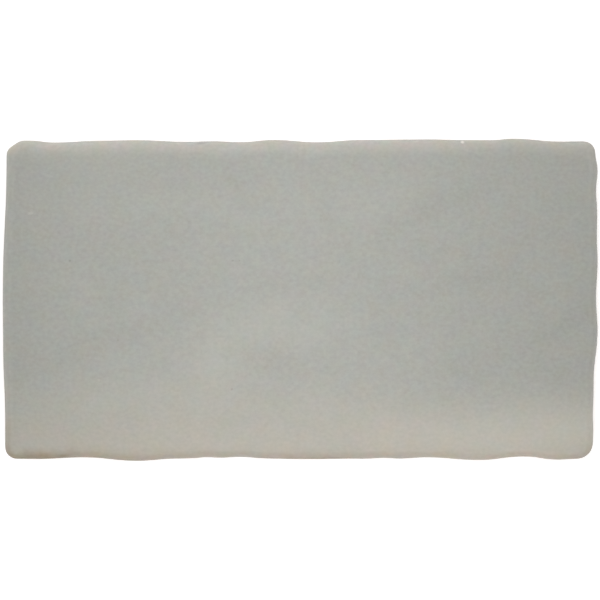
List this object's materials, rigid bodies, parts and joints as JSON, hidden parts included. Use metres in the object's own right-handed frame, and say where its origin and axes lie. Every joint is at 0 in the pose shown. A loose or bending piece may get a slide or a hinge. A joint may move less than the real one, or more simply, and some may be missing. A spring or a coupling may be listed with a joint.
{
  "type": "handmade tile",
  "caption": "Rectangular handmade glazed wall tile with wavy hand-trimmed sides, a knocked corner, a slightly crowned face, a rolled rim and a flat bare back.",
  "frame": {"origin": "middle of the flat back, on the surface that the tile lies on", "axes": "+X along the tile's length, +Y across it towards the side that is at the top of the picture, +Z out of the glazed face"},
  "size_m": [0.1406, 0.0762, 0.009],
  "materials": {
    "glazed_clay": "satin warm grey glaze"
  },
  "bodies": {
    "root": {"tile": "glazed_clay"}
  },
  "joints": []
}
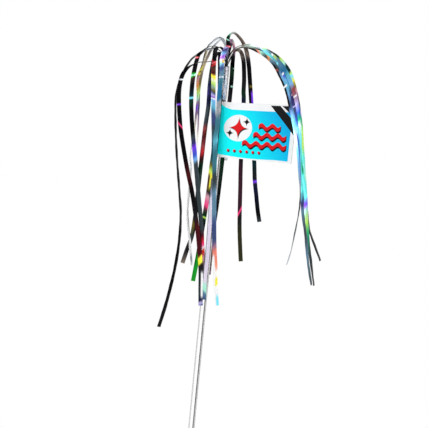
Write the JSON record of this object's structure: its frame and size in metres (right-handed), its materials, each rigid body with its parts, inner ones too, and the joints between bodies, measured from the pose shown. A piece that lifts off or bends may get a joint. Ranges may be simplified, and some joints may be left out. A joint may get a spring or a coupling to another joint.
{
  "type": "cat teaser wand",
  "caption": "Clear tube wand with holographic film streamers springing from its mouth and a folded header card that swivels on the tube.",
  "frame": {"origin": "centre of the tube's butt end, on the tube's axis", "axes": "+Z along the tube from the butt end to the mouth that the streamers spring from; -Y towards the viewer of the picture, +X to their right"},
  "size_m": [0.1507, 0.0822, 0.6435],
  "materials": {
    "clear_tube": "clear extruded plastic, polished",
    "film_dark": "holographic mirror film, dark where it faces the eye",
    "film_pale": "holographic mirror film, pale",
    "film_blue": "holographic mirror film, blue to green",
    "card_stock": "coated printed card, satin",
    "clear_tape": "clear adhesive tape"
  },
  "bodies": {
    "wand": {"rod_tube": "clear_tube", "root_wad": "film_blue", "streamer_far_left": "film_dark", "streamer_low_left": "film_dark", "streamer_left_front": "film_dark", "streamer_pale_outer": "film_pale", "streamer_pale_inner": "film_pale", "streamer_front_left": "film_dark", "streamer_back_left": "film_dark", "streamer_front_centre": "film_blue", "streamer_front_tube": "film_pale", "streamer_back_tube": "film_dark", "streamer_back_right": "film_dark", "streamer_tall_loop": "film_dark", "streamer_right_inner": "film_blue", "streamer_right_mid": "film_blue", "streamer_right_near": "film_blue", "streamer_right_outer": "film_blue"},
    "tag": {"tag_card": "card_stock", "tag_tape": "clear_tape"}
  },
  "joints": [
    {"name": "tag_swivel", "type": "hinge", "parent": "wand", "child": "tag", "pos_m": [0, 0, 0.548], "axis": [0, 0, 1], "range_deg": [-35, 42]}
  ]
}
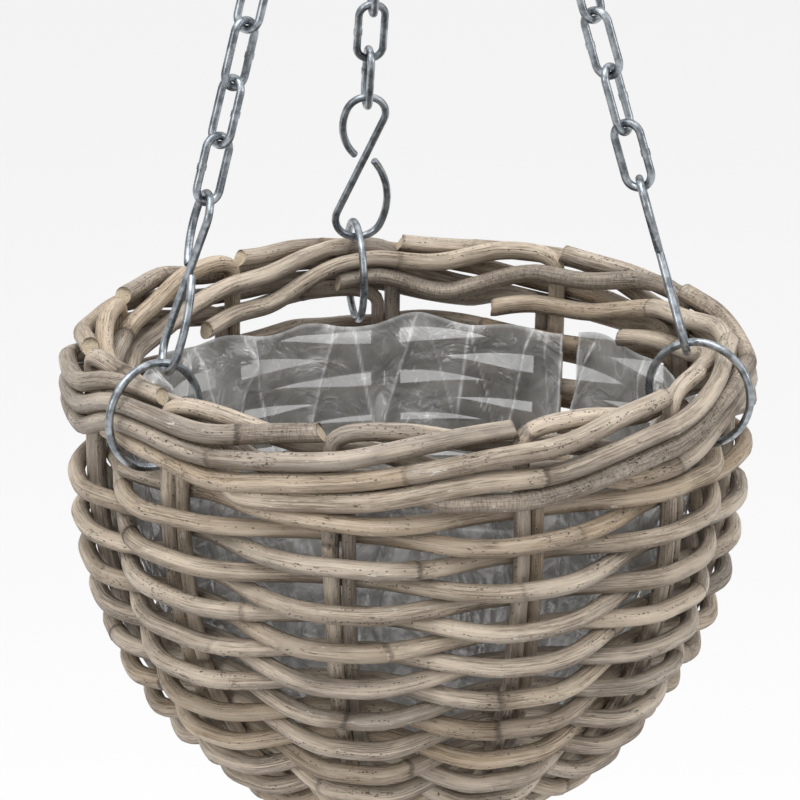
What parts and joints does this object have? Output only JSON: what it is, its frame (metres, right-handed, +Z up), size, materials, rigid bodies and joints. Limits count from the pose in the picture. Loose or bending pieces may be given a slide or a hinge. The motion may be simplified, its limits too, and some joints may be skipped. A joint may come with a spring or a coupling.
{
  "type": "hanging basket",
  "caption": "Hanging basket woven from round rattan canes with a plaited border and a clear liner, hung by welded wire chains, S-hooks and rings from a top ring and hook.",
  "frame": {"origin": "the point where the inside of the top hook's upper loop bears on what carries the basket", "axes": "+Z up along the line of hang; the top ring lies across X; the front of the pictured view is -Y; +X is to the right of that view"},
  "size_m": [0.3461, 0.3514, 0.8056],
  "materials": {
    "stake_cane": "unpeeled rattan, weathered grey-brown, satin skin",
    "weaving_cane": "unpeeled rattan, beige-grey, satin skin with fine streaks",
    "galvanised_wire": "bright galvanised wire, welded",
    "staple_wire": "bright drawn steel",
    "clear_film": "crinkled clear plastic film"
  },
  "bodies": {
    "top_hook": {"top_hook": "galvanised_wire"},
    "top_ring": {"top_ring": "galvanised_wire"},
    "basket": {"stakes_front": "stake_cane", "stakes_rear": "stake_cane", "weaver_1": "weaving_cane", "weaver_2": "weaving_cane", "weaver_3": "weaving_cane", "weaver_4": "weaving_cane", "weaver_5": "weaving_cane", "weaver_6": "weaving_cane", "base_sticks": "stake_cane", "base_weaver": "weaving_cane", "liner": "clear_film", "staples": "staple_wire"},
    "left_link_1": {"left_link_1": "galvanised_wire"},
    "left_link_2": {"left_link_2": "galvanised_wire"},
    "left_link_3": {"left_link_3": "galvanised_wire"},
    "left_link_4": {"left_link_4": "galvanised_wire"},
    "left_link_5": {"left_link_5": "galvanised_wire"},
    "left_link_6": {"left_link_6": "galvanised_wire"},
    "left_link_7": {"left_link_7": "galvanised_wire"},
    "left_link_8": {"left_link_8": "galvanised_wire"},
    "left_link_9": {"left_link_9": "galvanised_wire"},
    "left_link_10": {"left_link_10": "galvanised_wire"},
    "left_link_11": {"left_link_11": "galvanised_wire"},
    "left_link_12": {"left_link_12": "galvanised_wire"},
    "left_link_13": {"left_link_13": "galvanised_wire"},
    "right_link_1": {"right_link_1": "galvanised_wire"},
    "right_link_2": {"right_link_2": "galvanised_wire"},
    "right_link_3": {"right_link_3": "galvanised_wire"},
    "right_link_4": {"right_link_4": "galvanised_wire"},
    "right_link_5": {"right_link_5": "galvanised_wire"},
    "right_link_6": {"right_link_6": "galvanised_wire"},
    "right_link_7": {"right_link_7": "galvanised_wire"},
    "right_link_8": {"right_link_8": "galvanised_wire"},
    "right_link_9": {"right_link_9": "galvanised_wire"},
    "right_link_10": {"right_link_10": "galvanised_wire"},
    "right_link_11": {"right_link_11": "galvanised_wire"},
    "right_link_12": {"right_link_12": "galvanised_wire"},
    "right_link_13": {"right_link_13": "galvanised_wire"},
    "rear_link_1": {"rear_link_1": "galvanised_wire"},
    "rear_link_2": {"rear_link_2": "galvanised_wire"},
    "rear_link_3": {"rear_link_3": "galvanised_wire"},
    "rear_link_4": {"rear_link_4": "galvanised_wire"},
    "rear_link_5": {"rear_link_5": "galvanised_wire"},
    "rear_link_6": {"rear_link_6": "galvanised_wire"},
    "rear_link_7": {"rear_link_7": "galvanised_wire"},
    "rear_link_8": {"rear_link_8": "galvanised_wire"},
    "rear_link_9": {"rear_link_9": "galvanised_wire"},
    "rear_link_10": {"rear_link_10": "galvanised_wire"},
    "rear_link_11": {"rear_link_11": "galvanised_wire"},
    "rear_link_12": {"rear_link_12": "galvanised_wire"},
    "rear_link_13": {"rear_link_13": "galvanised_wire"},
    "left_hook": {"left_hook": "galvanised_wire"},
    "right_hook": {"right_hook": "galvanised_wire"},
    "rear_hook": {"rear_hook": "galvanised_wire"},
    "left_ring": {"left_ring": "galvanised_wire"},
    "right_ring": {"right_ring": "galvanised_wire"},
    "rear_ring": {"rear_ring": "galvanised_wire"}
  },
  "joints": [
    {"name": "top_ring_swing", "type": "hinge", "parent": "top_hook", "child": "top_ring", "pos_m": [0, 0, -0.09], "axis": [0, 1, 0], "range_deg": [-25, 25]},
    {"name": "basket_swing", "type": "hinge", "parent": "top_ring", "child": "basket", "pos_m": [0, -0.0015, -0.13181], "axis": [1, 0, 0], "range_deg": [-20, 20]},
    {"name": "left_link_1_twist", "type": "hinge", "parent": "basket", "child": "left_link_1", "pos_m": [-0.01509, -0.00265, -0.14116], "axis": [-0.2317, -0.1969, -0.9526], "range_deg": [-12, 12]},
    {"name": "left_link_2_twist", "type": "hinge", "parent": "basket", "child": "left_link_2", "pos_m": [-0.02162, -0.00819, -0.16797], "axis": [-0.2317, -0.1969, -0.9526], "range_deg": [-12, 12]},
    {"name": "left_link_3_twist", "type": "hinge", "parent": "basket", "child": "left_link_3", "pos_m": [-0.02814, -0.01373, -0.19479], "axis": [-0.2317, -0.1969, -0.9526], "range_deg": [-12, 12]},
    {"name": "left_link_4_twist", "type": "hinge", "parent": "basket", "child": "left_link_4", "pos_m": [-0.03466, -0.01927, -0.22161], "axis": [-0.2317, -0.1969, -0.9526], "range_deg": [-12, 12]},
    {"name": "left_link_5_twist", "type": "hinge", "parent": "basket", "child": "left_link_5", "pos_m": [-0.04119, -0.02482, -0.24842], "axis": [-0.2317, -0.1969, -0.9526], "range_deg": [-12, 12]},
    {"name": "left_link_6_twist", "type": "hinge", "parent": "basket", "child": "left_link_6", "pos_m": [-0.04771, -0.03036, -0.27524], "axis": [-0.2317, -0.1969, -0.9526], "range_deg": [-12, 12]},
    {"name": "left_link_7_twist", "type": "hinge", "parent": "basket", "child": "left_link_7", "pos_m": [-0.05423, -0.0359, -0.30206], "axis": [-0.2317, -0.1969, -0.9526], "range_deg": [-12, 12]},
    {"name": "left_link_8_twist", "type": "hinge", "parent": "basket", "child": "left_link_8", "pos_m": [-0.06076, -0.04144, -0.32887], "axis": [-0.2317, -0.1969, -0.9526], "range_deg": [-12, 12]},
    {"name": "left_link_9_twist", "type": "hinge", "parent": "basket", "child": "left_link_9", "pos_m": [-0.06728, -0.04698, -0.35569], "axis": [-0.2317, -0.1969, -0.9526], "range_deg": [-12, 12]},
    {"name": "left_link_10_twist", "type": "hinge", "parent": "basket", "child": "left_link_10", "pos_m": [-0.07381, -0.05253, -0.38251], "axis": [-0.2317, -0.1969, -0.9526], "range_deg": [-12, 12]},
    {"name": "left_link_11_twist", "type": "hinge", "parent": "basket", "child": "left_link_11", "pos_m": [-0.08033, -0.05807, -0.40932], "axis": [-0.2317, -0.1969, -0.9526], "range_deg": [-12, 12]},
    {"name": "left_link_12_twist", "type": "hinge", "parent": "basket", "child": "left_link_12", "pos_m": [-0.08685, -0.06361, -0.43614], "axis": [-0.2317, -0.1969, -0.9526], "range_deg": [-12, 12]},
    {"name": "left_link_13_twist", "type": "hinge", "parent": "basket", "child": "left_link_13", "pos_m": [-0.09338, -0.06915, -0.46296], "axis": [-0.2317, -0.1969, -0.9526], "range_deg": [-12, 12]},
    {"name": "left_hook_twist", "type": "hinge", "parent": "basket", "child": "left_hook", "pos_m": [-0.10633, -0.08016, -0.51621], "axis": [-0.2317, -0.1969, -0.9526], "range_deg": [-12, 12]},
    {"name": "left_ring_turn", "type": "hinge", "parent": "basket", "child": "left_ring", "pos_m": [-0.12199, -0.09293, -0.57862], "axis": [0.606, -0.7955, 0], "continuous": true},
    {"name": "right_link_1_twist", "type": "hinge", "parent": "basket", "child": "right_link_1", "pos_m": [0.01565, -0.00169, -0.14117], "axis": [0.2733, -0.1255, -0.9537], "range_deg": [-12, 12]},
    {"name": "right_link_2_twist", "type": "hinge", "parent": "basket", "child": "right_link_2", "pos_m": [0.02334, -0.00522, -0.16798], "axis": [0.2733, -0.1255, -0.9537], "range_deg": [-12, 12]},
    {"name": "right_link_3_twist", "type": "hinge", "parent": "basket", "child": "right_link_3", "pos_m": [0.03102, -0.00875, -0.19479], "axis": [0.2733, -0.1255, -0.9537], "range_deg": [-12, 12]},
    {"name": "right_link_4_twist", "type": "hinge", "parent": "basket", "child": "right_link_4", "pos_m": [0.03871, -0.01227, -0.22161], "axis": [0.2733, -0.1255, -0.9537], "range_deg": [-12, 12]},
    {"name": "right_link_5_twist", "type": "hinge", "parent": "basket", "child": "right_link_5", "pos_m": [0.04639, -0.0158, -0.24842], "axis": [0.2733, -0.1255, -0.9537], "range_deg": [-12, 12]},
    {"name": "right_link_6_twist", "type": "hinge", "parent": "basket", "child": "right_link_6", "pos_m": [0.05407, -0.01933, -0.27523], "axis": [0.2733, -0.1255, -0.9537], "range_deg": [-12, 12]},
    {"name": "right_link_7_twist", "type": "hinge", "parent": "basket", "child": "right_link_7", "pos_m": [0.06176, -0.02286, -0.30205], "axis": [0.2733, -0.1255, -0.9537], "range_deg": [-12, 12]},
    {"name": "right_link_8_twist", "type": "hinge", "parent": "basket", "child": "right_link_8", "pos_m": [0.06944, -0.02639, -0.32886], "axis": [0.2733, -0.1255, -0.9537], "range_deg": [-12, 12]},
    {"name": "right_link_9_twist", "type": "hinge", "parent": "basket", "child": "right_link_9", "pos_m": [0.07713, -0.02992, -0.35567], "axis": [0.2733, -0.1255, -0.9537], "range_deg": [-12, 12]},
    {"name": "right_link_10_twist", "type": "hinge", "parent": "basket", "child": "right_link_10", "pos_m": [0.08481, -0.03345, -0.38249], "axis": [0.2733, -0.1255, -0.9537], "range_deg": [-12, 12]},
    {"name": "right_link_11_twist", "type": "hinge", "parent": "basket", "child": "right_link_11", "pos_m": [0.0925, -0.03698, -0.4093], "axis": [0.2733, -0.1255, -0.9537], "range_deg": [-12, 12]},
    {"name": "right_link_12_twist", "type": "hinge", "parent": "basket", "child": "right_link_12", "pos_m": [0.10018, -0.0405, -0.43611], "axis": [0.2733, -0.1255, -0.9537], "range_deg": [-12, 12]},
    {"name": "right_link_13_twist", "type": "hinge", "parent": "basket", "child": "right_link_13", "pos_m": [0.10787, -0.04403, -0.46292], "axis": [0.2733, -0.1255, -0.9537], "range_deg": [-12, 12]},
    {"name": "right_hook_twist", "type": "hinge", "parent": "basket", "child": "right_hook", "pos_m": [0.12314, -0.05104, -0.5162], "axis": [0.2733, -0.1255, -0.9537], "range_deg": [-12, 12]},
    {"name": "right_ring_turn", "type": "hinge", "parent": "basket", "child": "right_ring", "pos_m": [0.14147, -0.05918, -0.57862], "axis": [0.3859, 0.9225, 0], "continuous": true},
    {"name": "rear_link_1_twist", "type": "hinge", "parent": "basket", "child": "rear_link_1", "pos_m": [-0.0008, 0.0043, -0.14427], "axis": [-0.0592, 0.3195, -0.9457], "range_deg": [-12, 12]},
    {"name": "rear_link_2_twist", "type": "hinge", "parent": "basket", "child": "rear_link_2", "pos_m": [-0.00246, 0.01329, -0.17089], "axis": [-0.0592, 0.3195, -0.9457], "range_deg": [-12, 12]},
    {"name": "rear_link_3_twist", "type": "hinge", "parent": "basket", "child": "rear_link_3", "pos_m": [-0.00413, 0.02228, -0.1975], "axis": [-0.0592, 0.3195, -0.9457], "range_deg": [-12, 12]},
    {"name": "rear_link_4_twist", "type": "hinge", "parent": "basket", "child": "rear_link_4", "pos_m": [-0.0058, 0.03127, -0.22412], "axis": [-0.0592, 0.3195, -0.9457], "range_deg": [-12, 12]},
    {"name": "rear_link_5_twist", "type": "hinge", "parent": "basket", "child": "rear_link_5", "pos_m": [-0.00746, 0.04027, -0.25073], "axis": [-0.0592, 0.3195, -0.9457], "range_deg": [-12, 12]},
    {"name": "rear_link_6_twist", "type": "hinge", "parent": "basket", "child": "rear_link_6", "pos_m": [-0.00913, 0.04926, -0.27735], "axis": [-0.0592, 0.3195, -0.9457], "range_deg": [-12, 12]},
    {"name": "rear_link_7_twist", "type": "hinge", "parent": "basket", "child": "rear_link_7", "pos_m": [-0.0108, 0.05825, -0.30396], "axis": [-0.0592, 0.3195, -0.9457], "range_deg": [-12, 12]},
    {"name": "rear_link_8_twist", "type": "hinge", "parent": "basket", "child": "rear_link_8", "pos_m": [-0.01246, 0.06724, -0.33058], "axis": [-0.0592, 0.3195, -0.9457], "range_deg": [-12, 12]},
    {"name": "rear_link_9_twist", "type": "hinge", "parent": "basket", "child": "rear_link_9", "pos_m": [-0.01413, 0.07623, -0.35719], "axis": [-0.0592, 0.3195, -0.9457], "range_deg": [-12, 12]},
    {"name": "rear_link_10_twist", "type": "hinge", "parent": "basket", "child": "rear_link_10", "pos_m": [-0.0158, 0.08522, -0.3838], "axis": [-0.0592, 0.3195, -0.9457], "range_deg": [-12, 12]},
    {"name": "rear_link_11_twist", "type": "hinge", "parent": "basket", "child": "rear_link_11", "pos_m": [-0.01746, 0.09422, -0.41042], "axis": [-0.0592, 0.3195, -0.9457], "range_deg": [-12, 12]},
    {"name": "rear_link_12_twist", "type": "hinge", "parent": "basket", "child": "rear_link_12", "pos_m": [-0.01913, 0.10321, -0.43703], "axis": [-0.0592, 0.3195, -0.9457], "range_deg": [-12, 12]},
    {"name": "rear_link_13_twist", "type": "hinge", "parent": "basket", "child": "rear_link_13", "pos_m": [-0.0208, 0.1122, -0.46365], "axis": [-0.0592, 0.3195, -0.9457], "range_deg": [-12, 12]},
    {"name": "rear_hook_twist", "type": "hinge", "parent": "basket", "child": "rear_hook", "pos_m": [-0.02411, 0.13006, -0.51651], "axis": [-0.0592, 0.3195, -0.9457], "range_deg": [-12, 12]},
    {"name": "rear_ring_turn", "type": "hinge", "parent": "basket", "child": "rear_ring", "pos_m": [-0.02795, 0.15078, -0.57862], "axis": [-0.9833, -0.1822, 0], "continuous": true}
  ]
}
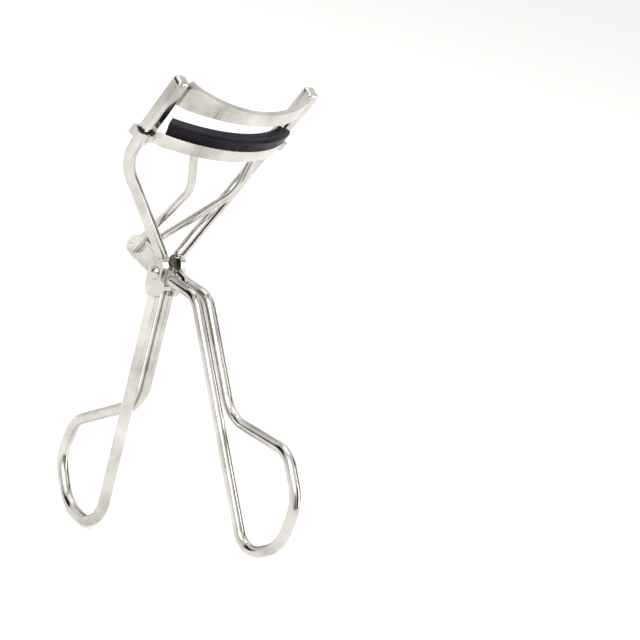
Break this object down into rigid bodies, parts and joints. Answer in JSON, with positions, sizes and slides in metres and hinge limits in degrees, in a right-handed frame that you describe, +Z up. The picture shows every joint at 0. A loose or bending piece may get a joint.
***
Instruction: Find the word "bodies" in the material, then list each line that holds it.

Response to the exercise:
List this object's materials, rigid bodies, parts and joints as JSON, hidden parts included. Use metres in the object's own right-handed frame, and say where its origin and axes lie. Every joint is at 0 in the pose shown. A loose or bending piece may get a slide or a hinge. A joint may move less than the real one, or more simply, and some may be missing. A spring or a coupling may be listed with a joint.
  "bodies": {
Write the JSON record of this object's structure: its frame and size in metres (right-handed), its materials, each rigid body with its parts, inner ones too, and the joints between bodies, measured from the pose shown. A piece that lifts off or bends may get a joint. Ranges may be simplified, and some joints may be left out. A joint may get a spring or a coupling to another joint.
  "bodies": {
What parts and joints does this object have? Output only JSON: what it is, its frame (metres, right-handed, +Z up), size, materials, rigid bodies and joints. Limits count from the pose in the picture. Loose or bending pieces may be given a slide or a hinge. The motion may be simplified, its limits too, and some joints may be skipped. A joint may come with a spring or a coupling.
  "bodies": {
Break this object down into rigid bodies, parts and joints. Answer in JSON, with positions, sizes and slides in metres and hinge limits in degrees, in a right-handed frame that you describe, +Z up. The picture shows every joint at 0. A loose or bending piece may get a joint.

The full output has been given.